The Adapted ADDIE: Iterative & Agile

Erika Smith contends that ADDIE, the industry standard model for instructional designers remains robust, and that when applied with thought and innovation can speed up evaluation

By definition, an instructional systems design (ISD) is the process in which courses and materials are created to make a learning experience efficient, effective and appealing. While all system elements should work to bring learners to mastery for a particular job or skill, there is a debate among learning professionals as to whether we should abandon ADDIE for a new model. Many believe ADDIE is too linear, rigid and time-consuming and doesn’t allow for rapid development; however, I would argue that this is true only when not implemented in an iterative, agile way.

Let’s take a look at ADDIE. This model has been the industry standard for many years and the elements have been tested and proven. While new instructional models are being used in the industry, the five elements of ADDIE are important and there’s little to show the elimination of any of these steps improves outcomes.

  • Assessment – This phase includes talking to learners and understanding the problem. It also consists of recognising the gaps that exist between your audience and their ability to perform the task successfully. Are there gaps in knowledge, skill, motivation, or environment? Once you’ve assembled all information about the project, you’re better positioned to ensure the design is built in the best environment and on the best platform.
  • Design – Now that you’ve defined the problem, what is the best way to solve it and how do you fill the gaps identified in the first stage? Once these foundational components are in place, blueprinting comes easy; construct a first round design plan including objectives, exercises and measurement.
  • Development – Create content assets blueprinted in the design phase by way of storyboards, prototypes or the final product. Mock up sections in order to get them in front of learners, so the project can be reviewed and revised.
  • Implementation – Put the design in front of learners to get feedback and to encourage interaction. Use what’s most familiar to learners, be it an LMS, company website, etc.
  • Evaluation – There are multiple levels of evaluation, but at the core is feedback from the learners. Did behaviour change and even more, can the audience apply what they’ve been taught? Maybe this is obtained via an interview or through data analysis. Take into account the four levels of learning, but recognise that behaviour change is ultimate goal of your whole delivery.

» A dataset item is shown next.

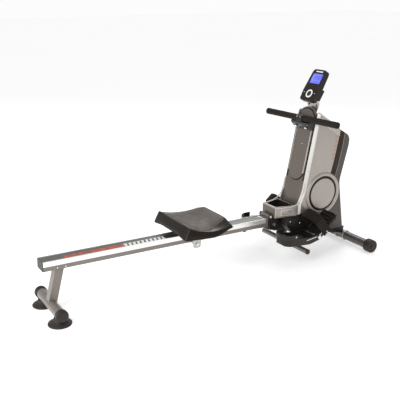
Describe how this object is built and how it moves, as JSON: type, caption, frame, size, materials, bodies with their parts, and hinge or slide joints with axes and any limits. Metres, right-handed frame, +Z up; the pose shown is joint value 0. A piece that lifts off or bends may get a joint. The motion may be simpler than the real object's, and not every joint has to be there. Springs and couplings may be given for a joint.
{
  "type": "rowing machine",
  "caption": "Folding magnetic rowing machine with sliding saddle seat, pull handle, tilting foot plates and a leaning flywheel column.",
  "frame": {"origin": "centre of the bounding box on the floor, under the middle of the machine", "axes": "+X from the rail's rear end to the flywheel unit, +Y to the rower's left, +Z up"},
  "size_m": [1.895, 0.525, 1.0202],
  "materials": {
    "taupe_paint": "satin",
    "silver_shell": "satin",
    "taupe_shell": "satin",
    "dark_plastic": "satin",
    "black_steel": "satin",
    "aluminium_sheath": "brushed",
    "rubber_black": "matte",
    "bright_steel": "satin",
    "seat_leather": "satin",
    "foam_grip": "matte",
    "strap_webbing": "matte",
    "wheel_nylon": "satin",
    "iron": "satin",
    "screen_glass": "gloss",
    "silver_plate": "satin"
  },
  "bodies": {
    "base": {"front_stabilizer": "taupe_paint", "roller_spindles": "bright_steel", "base_beam": "taupe_paint", "front_saddle": "taupe_paint", "mast": "taupe_paint", "cross_bar": "taupe_paint", "cross_bar_caps": "rubber_black", "hinge_bracket": "black_steel", "hinge_bolts": "bright_steel", "rail_bumper": "rubber_black", "pedal_axle": "bright_steel", "left_side_cover": "silver_shell", "right_side_cover": "silver_shell", "left_round_lid": "silver_shell", "right_round_lid": "silver_shell", "face_panel": "taupe_shell", "front_shroud": "taupe_shell", "nose_tray": "silver_shell", "drive_brackets": "black_steel", "drive_axles": "bright_steel", "drive_belt": "rubber_black", "handle_rest": "black_steel", "strap_guide_rollers": "wheel_nylon", "console_bracket": "silver_plate"},
    "rail": {"rail_tube": "taupe_paint", "rail_sheath": "aluminium_sheath", "rail_end_cap": "dark_plastic", "rail_hinge_knuckle": "taupe_paint", "front_seat_stop": "rubber_black", "rear_stabilizer": "taupe_paint", "rear_end_caps": "rubber_black", "rear_feet": "rubber_black", "rear_post": "taupe_paint"},
    "seat": {"seat_cushion": "seat_leather", "seat_pan": "dark_plastic", "seat_carriage": "silver_plate", "seat_axles": "bright_steel"},
    "rear_seat_wheels": {"seat_wheels_rear": "wheel_nylon"},
    "front_seat_wheels": {"seat_wheels_front": "wheel_nylon"},
    "under_seat_wheels": {"seat_wheels_under": "wheel_nylon"},
    "left_roller": {"left_front_roller": "dark_plastic"},
    "right_roller": {"right_front_roller": "dark_plastic"},
    "left_foot_plate": {"left_pedal": "dark_plastic", "left_pedal_strap": "strap_webbing"},
    "right_foot_plate": {"right_pedal": "dark_plastic", "right_pedal_strap": "strap_webbing"},
    "flywheel": {"flywheel": "iron"},
    "pulley": {"drive_pulley": "dark_plastic"},
    "magnet": {"magnet_shoe": "bright_steel"},
    "handle": {"handle_bar": "bright_steel", "handle_grips": "foam_grip", "strap_clamp": "dark_plastic", "pull_strap": "strap_webbing"},
    "console": {"console_case": "dark_plastic", "console_screen": "screen_glass", "battery_box": "dark_plastic"},
    "ring": {"ring_button": "silver_plate"},
    "centre": {"centre_button": "dark_plastic"},
    "left_button": {"left_round_button": "silver_plate"},
    "right_button": {"right_round_button": "silver_plate"}
  },
  "joints": [
    {"name": "rail_fold", "type": "hinge", "parent": "base", "child": "rail", "pos_m": [0.3295, 0, 0.2635], "axis": [0, 1, 0], "range_deg": [0, 88]},
    {"name": "seat_slide", "type": "slide", "parent": "rail", "child": "seat", "axis": [0.9998, 0, -0.019], "range_m": [-0.668, 0.25]},
    {"name": "rear_seat_wheel_spin", "type": "hinge", "parent": "seat", "child": "rear_seat_wheels", "pos_m": [-0.1804, 0, 0.27375], "axis": [0, 1, 0], "continuous": true},
    {"name": "front_seat_wheel_spin", "type": "hinge", "parent": "seat", "child": "front_seat_wheels", "pos_m": [-0.08042, 0, 0.27185], "axis": [0, 1, 0], "continuous": true},
    {"name": "under_seat_wheel_spin", "type": "hinge", "parent": "seat", "child": "under_seat_wheels", "pos_m": [-0.13173, 0, 0.20346], "axis": [0, 1, 0], "continuous": true},
    {"name": "left_roller_spin", "type": "hinge", "parent": "base", "child": "left_roller", "pos_m": [0.9105, 0.225, 0.037], "axis": [0, 1, 0], "continuous": true},
    {"name": "right_roller_spin", "type": "hinge", "parent": "base", "child": "right_roller", "pos_m": [0.9105, -0.225, 0.037], "axis": [0, 1, 0], "continuous": true},
    {"name": "left_pedal_tilt", "type": "hinge", "parent": "base", "child": "left_foot_plate", "pos_m": [0.5275, 0.16, 0.165], "axis": [0, 1, 0], "range_deg": [-12, 25]},
    {"name": "right_pedal_tilt", "type": "hinge", "parent": "base", "child": "right_foot_plate", "pos_m": [0.5275, -0.16, 0.165], "axis": [0, 1, 0], "range_deg": [-12, 25]},
    {"name": "flywheel_spin", "type": "hinge", "parent": "base", "child": "flywheel", "pos_m": [0.6475, 0, 0.357], "axis": [0, 1, 0], "continuous": true},
    {"name": "pulley_spin", "type": "hinge", "parent": "base", "child": "pulley", "pos_m": [0.6825, 0, 0.57], "axis": [0, 1, 0], "continuous": true},
    {"name": "magnet_lift", "type": "hinge", "parent": "base", "child": "magnet", "pos_m": [0.7325, 0, 0.466], "axis": [0, 1, 0], "range_deg": [0, 10]},
    {"name": "handle_pull", "type": "slide", "parent": "base", "child": "handle", "axis": [-1, 0, 0], "range_m": [0, 1.05], "stiffness_N_per_m": 25, "springref_m": -0.4},
    {"name": "console_tilt", "type": "hinge", "parent": "base", "child": "console", "pos_m": [0.6285, 0, 0.861], "axis": [0, 1, 0], "range_deg": [-15, 20]},
    {"name": "ring_press", "type": "slide", "parent": "console", "child": "ring", "axis": [0.859, 0, -0.512], "range_m": [0, 0.001], "stiffness_N_per_m": 600, "springref_m": -0.0008},
    {"name": "centre_press", "type": "slide", "parent": "console", "child": "centre", "axis": [0.859, 0, -0.512], "range_m": [0, 0.001], "stiffness_N_per_m": 600, "springref_m": -0.0008},
    {"name": "left_round_press", "type": "slide", "parent": "console", "child": "left_button", "axis": [0.859, 0, -0.512], "range_m": [0, 0.001], "stiffness_N_per_m": 600, "springref_m": -0.0008},
    {"name": "right_round_press", "type": "slide", "parent": "console", "child": "right_button", "axis": [0.859, 0, -0.512], "range_m": [0, 0.001], "stiffness_N_per_m": 600, "springref_m": -0.0008}
  ],
  "couplings": [
    {"joint": "rear_seat_wheel_spin", "follows": "seat_slide", "rad_per_m": 80},
    {"joint": "front_seat_wheel_spin", "follows": "seat_slide", "rad_per_m": 80},
    {"joint": "under_seat_wheel_spin", "follows": "seat_slide", "rad_per_m": -80},
    {"joint": "pulley_spin", "follows": "handle_pull", "rad_per_m": -38.462}
  ]
}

The roadblock with ADDIE is that most see it to be regimented because, well, it’s a process. And change sometimes indicates that you’re not following a process. This is especially true in the corporate environment, where history plays a role. Yes, it’s correct in acknowledging that as part of ADDIE each step has an outcome that feeds into the subsequent step. But they are not dependent on linearity. It’s in fact the opposite, and one of the benefits of implementing ADDIE in an iterative and agile way is that much of the evaluation is done prior to implementing your final product.

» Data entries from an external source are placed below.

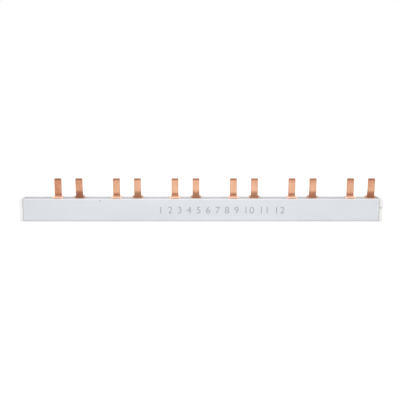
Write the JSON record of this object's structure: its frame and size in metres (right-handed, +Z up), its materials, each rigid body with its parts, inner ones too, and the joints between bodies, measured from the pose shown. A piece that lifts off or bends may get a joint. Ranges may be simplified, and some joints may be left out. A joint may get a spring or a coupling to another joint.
{
  "type": "comb busbar",
  "caption": "Straight comb busbar: copper combs side by side in a grey insulating rail with end caps, their flat pins standing in pairs in one row above the open slot.",
  "frame": {"origin": "centre of the rail's underside", "axes": "+X along the rail to the end with the last pin close to the cap, +Z up along the pins, -Y towards the front comb"},
  "size_m": [0.2204, 0.0096, 0.0259],
  "materials": {
    "rail_plastic": "satin extruded plastic, cool light grey",
    "front_copper": "bare rolled copper, satin, with fine lengthways draw lines",
    "back_copper": "bare rolled copper, satin, slightly darker in the bends",
    "cap_plastic": "smooth moulded plastic, warm off-white"
  },
  "bodies": {
    "root": {"insulating_rail": "rail_plastic", "front_comb": "front_copper", "back_comb": "back_copper", "left_end_cap": "cap_plastic", "right_end_cap": "cap_plastic"}
  },
  "joints": []
}
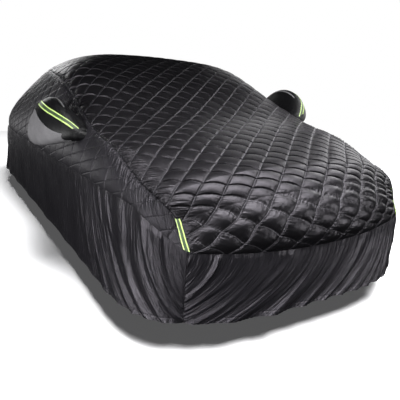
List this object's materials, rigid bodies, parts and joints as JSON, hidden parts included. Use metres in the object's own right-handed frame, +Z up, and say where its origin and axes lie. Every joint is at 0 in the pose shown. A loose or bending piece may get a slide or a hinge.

Evaluation is time-consuming and expensive, and when left to be done at the end it often gets forgotten. While there are portions of evaluation that will always need to be done after implementation to find out if the problem’s been solved, ultimately you need to find out if the learner’s performance has changed. In this sense, do as much of the evaluation as possible before you implement by identifying the problem and then creating rapid prototypes of what things may look like, and share, share, share with your audience. This is the idea of receiving continual feedback while the instructional materials are being created. Catching problems while they are still easy to fix saves both time and money. After all, developers, experts and learners put the most value into time and organisations closely monitor investment.

So, don’t fear change and don’t get caught in counting the stages. How can you do a minimal amount of design and development before getting something in front of your learners? Rather than doing these steps in their essence, keep the elements that work and find ways to do them in a more efficient and effective way. The goal of all instructional designers and training developers after all is to create something that provides the best opportunity to bring learners to mastery. It’s also to design something that allows for seamless application and consistent outcomes. Do that in whatever makes the most sense for your organisation, and do it in a dynamic, flexible way. It may seem like you’re spinning your wheels through each element and back again, but analysis is just as important as evaluation and design is just as important as implementation. Regardless of the design process debate infiltrating the industry, be creative and find ways to apply the aspects of ADDIE in ways that work best for your learners and your organisation.